A while back, I shared some brief thoughts on God by St. Augustine and a lesser know Dominican named Luis de Granada. Short passages they may have been, but they were formulated from swimming in deep waters. The same can be said of the thoughts of the hermits who fled to the deserts of Egypt around the time the Church ceased to be persecuted.
What follows is from Benedicta Ward’s The Paradise of the Desert Fathers in the section titled God is For All. Food for thought from anonymous hermits who were wise to the ways of the world, and who went out of their way to avoid the traps laid for us there by the Adversary.
First up, a short passage that is a summation of the Good News regarding the manifest destiny of all of us.
God is the life of all free beings. He is the salvation of all, of believers or unbelievers, of the just or the unjust, of the pious or the impious, of those freed from passions or those caught up in them, of monks or those living in the world, of the educated and the illiterate, of the healthy and the sick, of the young or the old. He is like the outpouring of light, the glimpse of the sun, or the changes of the weather which are the same for everyone without exception.
And now a little story as an example,
There was an old man living in the desert who served God for so many years and he said, “Lord, let me know if I have pleased you.”
He saw an angel who said to him, “You have not yet become like the gardener in such and such place.”
The old man marveled and said, “I will go off to the city to see both him and what it is that he does that surpasses all my work and toil of all these years.”
So he went to the city and asked the gardener about his way of life…. When they were getting ready to eat in the evening, the old man heard people singing in the streets, for the cell of the gardener was in a public place. Therefore the old man said to him,
“Brother, wanting as you do to live according to God, how do you remain in this place and not be troubled when you hear them singing these songs?”
The man said, “I tell you, abba, I have never been troubled or scandalized.”
When he heard this the old man said, “What, then, do you think in your heart when you hear these things?”
And he replied, “That they are all going into the Kingdom.”

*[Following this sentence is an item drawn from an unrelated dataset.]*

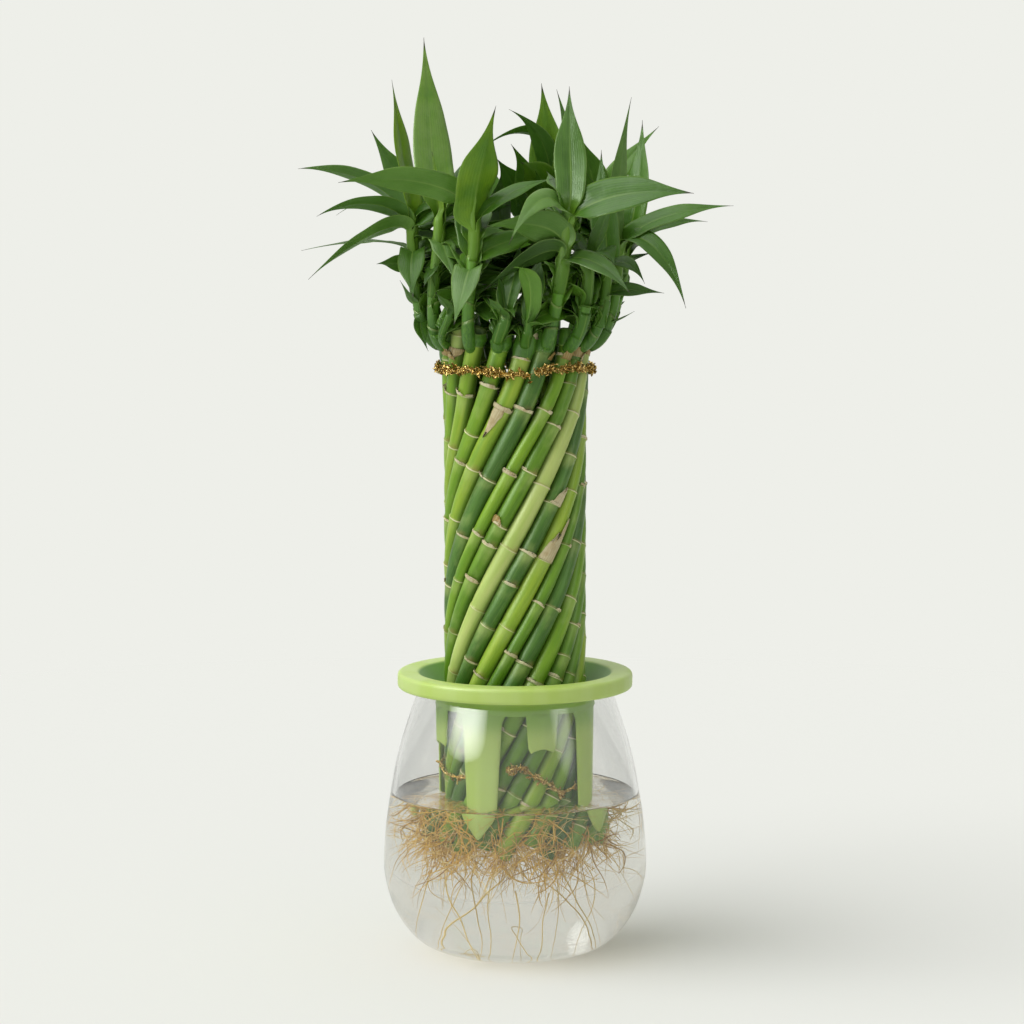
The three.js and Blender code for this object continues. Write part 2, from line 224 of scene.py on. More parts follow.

When he heard this, the old man marveled and said, “This is the practice which surpasses my labor of all these years.”
You know the minute I think I have an inkling about what it means to live the Christian life, I’m reminded that “the spirit is willing, but the flesh is weak.” St. Thomas Aquinas expounded on this a bit in his treatise on the Perfection of the Spiritual Life. To wit,
This perfect mode of love is not possible to those who are on the way to Heaven, but only to those who have reached their goal. Hence, St. Paul writing to the Philippians says (chap. iii. 12), “Not as though I had already attained, or were already perfect; but I follow after, if I may by any means apprehend.”
He writes as if he were hoping for perfection when he should have reached his goal, and when he should have received the palm of the blessed. But St. Paul does not use the word “attaining” in the sense of entire possession or perfect comprehension, for God in this sense is incomprehensible to every creature. By “attaining” he means reaching the end which he has been following and seeking.
In Heaven, the understanding and the will of every rational creature is turned to God; since it is in the fruition of the Godhead that the beatitude of Heaven consists. For beatitude exists not in habit, but in act. And, since the rational creature will in Heaven cleave to God, the Supreme Truth, as to its last End, all its activities will, by intention, likewise be directed to that Last End, and will all be disposed towards the attainment of that End.
Consequently, in that perfection of happiness, the rational creature will love God with its whole heart; since its whole intention in all its thoughts, deeds, and affections, will be wholly directed to Him. It will love God with its whole mind, for its mind will be ever actually fixed on Him, beholding Him, and seeing all things in Him, and judging of all things according to His truth. It will love God with its whole soul, for all its affection will be uninterruptedly fixed on Him, and for His sake it will love all things. It will love God with all its strength, since His love will be the motive governing all its exterior acts. This, then, is the second mode of perfect love, and this love is the portion only of the blessed.
“For beatitude exists not in habit, but in act.” Now there is a saying for me to commit to memory. Thank you, Saint Thomas.